*Input records*:
────

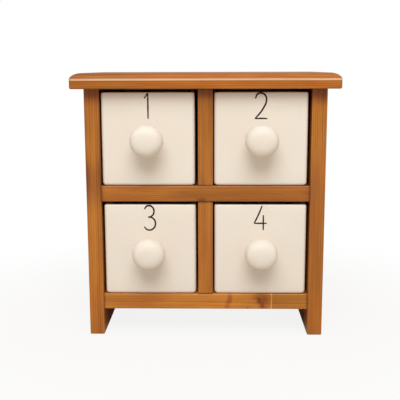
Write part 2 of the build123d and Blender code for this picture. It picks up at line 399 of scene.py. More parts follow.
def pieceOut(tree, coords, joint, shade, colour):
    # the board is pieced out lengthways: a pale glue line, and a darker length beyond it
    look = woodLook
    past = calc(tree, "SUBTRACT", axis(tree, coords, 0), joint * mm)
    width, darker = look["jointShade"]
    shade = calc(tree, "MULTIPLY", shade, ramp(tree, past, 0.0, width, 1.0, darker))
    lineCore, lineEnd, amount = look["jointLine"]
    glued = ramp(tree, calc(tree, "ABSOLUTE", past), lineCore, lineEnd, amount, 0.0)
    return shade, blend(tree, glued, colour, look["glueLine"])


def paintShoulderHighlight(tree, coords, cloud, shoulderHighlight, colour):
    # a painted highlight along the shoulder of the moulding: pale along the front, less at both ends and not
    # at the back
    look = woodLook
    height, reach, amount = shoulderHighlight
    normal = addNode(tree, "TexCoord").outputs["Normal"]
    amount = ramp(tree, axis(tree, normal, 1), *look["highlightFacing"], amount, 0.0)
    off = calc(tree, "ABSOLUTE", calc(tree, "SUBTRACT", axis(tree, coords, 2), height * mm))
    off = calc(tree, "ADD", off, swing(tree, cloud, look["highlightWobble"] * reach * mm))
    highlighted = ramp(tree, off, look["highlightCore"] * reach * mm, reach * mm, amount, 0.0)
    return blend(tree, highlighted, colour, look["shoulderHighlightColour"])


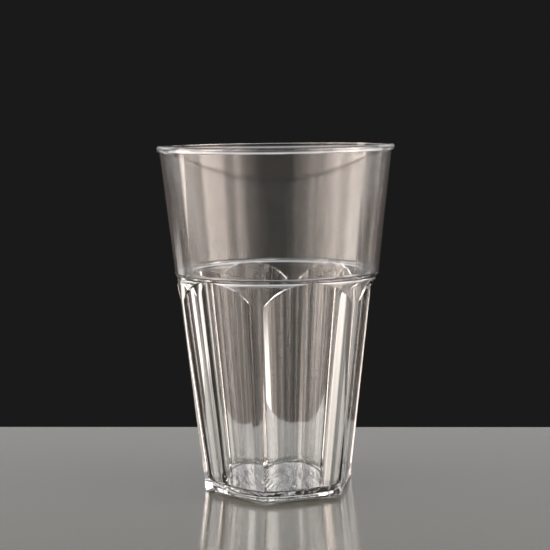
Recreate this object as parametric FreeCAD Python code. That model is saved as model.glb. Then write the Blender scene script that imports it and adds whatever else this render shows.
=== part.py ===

────

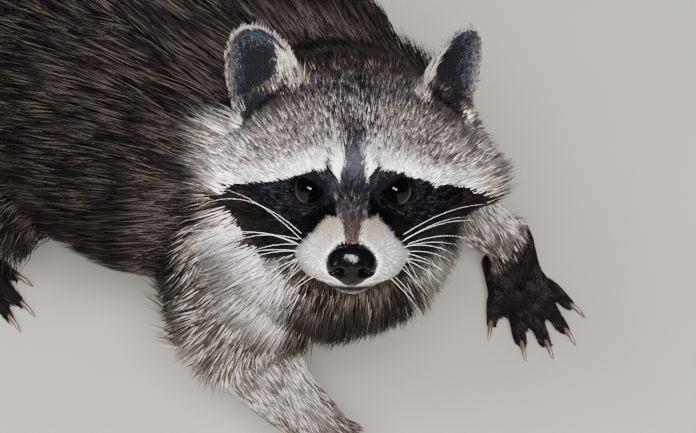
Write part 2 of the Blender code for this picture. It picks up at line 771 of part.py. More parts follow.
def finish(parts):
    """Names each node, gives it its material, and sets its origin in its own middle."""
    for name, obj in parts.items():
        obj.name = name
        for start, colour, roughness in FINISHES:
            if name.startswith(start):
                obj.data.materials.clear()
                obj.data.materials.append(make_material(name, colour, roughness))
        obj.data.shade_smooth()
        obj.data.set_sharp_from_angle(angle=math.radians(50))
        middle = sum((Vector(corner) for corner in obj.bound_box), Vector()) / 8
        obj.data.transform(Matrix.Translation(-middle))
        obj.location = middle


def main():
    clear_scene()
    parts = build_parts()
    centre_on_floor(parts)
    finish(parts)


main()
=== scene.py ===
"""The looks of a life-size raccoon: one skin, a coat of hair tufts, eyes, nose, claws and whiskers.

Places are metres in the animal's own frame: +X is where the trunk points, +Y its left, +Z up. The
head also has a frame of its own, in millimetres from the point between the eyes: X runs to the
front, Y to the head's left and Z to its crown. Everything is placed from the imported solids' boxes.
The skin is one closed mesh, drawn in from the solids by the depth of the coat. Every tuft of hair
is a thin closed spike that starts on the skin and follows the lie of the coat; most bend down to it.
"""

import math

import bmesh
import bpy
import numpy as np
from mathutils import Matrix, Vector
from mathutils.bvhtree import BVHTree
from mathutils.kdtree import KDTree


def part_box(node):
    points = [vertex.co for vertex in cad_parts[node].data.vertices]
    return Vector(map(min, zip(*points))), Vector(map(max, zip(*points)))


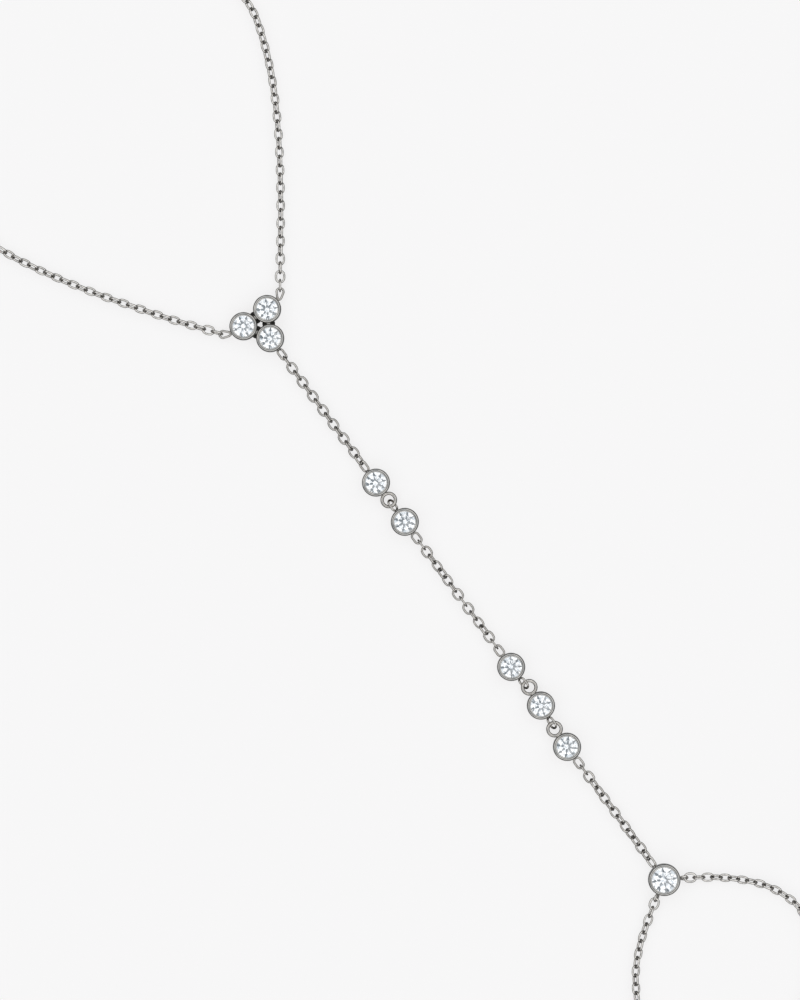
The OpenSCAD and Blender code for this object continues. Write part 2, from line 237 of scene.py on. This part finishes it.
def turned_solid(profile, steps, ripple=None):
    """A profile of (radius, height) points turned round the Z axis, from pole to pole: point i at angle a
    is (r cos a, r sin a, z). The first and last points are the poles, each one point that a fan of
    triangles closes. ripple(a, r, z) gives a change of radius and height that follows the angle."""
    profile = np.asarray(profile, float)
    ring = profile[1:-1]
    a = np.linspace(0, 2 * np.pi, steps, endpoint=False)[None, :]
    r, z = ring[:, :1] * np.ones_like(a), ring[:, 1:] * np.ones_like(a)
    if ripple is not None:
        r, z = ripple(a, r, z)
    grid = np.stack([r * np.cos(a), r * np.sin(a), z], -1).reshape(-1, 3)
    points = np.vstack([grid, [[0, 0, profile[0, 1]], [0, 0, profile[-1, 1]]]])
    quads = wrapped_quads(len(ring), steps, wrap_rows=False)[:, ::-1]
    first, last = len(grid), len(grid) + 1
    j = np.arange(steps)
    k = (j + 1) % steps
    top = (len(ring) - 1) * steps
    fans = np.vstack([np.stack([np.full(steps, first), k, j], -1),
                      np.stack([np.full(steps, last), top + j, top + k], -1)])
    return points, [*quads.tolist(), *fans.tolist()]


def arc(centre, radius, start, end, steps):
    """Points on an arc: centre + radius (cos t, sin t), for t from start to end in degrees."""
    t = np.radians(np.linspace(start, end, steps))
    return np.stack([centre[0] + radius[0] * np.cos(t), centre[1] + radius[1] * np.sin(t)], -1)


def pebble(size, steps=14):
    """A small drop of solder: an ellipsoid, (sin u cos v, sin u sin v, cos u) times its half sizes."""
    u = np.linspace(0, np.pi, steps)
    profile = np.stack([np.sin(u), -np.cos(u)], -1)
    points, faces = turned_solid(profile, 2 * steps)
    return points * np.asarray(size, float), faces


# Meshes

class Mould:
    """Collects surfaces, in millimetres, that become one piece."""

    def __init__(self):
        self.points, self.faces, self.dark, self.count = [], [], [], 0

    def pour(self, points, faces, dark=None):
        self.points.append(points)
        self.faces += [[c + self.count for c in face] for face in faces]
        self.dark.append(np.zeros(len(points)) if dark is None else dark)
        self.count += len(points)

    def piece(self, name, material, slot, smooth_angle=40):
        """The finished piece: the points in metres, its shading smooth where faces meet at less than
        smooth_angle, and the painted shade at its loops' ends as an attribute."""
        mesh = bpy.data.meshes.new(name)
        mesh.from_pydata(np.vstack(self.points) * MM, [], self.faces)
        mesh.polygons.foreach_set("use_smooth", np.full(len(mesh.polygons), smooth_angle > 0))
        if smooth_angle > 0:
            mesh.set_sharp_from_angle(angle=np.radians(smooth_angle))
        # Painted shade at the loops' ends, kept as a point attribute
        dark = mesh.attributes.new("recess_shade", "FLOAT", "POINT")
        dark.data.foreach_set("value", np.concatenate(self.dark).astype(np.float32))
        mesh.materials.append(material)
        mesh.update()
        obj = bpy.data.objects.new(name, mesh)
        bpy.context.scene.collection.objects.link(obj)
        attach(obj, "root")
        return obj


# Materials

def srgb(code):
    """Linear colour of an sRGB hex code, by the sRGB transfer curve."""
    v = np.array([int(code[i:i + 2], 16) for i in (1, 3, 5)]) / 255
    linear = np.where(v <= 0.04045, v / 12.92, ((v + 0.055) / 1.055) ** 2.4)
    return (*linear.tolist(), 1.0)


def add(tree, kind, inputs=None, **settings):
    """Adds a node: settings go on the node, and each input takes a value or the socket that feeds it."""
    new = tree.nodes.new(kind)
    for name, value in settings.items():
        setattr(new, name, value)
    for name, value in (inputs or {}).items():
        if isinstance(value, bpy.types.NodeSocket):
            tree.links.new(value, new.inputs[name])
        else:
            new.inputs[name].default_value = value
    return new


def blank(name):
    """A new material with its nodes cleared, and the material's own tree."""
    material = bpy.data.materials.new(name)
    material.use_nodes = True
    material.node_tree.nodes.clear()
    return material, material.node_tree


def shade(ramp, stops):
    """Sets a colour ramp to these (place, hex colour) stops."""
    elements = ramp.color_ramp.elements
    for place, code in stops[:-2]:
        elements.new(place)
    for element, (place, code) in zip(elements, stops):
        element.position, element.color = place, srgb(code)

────

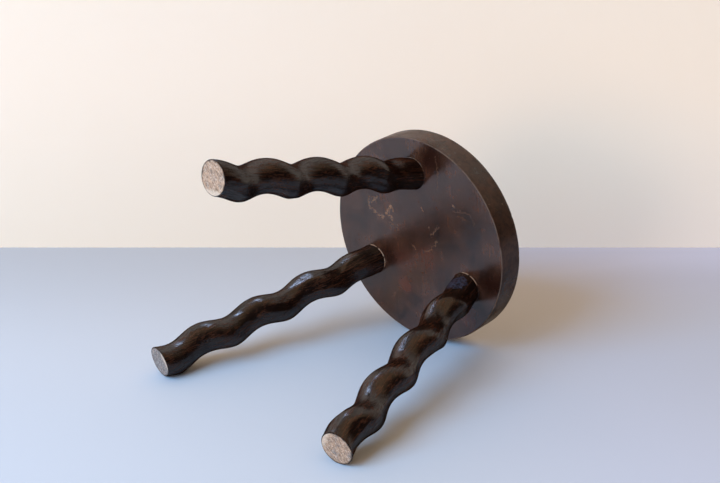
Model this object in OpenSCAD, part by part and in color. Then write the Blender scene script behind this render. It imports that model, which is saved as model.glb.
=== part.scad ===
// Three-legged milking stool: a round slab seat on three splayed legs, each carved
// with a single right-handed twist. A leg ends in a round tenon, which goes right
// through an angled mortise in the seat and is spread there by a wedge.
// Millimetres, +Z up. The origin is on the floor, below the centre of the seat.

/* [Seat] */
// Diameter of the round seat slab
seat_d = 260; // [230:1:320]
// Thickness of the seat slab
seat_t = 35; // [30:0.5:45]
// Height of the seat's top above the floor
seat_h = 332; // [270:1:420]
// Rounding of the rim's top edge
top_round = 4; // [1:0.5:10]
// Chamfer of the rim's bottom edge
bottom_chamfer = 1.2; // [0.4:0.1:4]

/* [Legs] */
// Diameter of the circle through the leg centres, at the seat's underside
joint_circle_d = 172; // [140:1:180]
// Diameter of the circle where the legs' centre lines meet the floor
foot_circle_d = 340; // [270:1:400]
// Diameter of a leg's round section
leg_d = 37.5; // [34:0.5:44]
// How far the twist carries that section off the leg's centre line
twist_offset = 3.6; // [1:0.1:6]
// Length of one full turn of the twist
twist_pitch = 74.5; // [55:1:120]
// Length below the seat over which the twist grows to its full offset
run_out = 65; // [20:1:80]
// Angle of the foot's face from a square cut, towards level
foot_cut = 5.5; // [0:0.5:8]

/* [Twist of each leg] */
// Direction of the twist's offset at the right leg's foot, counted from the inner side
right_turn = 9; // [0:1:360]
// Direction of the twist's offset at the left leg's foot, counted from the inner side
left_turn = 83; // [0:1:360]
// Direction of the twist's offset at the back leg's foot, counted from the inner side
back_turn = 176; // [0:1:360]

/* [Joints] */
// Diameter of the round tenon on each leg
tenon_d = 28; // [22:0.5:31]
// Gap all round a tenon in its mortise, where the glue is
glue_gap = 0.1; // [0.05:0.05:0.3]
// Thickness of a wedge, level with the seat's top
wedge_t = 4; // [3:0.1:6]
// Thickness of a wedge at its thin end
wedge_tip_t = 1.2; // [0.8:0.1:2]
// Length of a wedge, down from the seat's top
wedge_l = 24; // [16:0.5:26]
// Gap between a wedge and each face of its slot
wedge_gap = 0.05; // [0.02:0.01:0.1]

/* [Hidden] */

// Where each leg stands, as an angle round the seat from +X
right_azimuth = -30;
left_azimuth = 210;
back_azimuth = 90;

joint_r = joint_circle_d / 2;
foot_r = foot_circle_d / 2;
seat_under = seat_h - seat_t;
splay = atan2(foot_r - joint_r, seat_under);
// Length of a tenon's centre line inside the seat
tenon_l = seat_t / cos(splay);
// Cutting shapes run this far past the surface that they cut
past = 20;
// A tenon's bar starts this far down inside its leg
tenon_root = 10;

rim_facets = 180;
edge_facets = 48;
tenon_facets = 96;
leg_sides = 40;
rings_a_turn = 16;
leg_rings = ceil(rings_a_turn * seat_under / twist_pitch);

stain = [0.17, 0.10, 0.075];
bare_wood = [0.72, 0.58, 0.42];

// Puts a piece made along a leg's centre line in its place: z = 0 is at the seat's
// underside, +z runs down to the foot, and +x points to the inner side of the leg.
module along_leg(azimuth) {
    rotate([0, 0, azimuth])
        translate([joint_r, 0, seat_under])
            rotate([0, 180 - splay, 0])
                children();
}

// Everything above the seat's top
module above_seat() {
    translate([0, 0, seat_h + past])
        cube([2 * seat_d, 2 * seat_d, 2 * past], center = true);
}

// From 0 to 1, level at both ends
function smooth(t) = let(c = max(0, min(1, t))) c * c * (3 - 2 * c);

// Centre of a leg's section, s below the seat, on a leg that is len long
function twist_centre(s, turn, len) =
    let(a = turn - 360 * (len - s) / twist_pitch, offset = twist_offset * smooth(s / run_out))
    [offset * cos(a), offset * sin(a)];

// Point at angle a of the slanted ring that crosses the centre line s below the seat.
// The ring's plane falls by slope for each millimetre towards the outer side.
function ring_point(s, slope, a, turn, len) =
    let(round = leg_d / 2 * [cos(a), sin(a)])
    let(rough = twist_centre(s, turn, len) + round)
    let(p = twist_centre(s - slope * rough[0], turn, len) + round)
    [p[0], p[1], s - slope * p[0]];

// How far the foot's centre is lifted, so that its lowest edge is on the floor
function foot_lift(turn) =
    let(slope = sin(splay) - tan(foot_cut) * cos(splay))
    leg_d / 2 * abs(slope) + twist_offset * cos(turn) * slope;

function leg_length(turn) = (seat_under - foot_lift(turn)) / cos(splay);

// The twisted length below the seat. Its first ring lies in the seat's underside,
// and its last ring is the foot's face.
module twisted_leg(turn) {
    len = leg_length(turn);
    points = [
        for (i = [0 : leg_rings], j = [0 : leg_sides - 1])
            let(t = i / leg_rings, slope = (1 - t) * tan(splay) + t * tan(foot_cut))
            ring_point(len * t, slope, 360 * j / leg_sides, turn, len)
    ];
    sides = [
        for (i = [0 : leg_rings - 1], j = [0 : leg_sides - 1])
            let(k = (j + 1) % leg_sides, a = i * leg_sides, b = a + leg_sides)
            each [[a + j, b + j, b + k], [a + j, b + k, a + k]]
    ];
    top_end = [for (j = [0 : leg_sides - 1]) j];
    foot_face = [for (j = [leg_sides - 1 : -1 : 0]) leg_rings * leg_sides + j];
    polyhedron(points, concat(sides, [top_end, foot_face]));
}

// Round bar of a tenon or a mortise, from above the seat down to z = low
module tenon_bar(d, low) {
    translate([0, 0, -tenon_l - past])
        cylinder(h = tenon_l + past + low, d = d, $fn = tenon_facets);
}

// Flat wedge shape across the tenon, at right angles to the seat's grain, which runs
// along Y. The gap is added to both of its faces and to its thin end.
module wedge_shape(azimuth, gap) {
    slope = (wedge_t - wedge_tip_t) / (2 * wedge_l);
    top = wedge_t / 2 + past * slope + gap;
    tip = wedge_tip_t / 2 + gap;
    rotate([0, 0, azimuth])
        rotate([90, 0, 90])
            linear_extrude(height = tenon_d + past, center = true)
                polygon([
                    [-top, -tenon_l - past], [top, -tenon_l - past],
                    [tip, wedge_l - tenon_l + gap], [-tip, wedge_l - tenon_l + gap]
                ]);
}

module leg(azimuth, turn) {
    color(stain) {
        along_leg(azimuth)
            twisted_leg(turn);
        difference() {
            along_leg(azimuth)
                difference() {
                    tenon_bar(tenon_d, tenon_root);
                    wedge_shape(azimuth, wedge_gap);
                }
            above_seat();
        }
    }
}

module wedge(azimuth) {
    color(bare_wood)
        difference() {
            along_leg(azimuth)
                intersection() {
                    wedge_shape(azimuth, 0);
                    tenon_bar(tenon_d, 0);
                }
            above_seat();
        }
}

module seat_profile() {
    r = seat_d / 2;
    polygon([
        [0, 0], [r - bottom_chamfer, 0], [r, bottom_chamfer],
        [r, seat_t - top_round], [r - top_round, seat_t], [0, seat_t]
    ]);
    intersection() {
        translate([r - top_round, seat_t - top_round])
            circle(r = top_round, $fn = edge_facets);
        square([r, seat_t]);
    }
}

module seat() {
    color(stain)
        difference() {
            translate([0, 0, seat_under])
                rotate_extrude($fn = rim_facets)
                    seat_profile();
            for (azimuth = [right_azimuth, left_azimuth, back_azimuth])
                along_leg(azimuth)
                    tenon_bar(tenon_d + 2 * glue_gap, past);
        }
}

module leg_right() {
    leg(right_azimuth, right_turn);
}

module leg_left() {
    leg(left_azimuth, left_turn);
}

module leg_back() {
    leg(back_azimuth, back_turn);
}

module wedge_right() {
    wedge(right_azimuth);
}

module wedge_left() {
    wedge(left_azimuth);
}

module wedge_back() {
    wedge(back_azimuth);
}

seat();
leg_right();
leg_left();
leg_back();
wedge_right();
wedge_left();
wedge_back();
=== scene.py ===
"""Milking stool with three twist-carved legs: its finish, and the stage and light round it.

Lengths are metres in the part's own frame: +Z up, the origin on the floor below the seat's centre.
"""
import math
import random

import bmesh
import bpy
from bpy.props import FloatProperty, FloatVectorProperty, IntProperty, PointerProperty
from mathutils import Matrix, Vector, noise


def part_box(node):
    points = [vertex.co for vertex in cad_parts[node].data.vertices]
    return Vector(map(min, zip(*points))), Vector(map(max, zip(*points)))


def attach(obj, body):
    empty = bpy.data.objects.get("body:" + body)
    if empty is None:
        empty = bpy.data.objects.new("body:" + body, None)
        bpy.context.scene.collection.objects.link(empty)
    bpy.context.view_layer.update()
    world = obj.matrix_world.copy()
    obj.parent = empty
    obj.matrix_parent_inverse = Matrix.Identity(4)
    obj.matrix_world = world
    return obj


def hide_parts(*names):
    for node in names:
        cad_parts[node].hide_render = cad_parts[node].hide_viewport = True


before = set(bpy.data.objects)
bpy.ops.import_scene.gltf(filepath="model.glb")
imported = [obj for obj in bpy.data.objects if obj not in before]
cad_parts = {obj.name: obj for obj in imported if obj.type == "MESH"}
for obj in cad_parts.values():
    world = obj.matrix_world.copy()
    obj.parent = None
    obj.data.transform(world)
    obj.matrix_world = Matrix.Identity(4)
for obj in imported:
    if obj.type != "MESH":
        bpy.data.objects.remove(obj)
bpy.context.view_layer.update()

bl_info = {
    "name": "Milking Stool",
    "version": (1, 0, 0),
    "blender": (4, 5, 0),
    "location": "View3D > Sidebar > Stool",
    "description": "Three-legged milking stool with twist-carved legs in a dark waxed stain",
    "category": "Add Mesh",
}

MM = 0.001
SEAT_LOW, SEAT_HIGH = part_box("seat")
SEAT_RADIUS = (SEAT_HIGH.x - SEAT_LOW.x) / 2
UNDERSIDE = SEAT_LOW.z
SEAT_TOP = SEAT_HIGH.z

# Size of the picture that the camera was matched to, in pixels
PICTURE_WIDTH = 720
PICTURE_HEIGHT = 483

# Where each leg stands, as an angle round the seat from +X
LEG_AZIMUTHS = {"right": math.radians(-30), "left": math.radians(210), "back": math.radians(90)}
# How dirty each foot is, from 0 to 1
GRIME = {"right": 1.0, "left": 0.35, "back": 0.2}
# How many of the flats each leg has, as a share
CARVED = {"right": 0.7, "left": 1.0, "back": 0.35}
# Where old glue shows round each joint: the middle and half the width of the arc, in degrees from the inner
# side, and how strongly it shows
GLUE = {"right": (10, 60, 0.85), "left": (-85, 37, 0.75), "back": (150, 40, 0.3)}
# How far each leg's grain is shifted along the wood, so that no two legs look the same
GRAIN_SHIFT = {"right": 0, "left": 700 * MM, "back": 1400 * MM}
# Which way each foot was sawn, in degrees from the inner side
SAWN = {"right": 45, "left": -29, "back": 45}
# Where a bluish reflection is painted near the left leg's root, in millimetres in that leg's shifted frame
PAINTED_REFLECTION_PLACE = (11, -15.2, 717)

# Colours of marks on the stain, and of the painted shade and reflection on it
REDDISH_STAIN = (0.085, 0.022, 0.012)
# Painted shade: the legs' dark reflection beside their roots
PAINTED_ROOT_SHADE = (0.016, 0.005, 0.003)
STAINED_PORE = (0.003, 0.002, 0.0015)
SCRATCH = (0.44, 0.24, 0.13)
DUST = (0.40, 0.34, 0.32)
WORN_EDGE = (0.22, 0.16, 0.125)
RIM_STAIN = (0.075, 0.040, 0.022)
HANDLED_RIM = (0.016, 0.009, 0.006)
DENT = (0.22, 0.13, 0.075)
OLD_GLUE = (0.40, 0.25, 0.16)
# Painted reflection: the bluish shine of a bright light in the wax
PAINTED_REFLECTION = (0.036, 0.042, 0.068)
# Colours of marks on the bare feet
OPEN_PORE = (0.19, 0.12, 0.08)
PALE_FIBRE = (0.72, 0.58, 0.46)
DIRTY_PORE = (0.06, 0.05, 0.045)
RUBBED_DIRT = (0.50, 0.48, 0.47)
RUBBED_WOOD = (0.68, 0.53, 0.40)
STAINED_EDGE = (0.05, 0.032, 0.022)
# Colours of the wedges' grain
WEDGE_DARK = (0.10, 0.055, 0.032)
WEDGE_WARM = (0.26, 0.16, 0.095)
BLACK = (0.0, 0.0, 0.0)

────

*Your objective*: Everything from the line containing "obj.data.set_sharp_from_angle(angle=math.radians(50))" down to the line containing "claws and whiskers." should be repeated exactly, with both end lines kept and no other lines added.

*Response*:
        obj.data.set_sharp_from_angle(angle=math.radians(50))
        middle = sum((Vector(corner) for corner in obj.bound_box), Vector()) / 8
        obj.data.transform(Matrix.Translation(-middle))
        obj.location = middle


def main():
    clear_scene()
    parts = build_parts()
    centre_on_floor(parts)
    finish(parts)


main()
=== scene.py ===
"""The looks of a life-size raccoon: one skin, a coat of hair tufts, eyes, nose, claws and whiskers.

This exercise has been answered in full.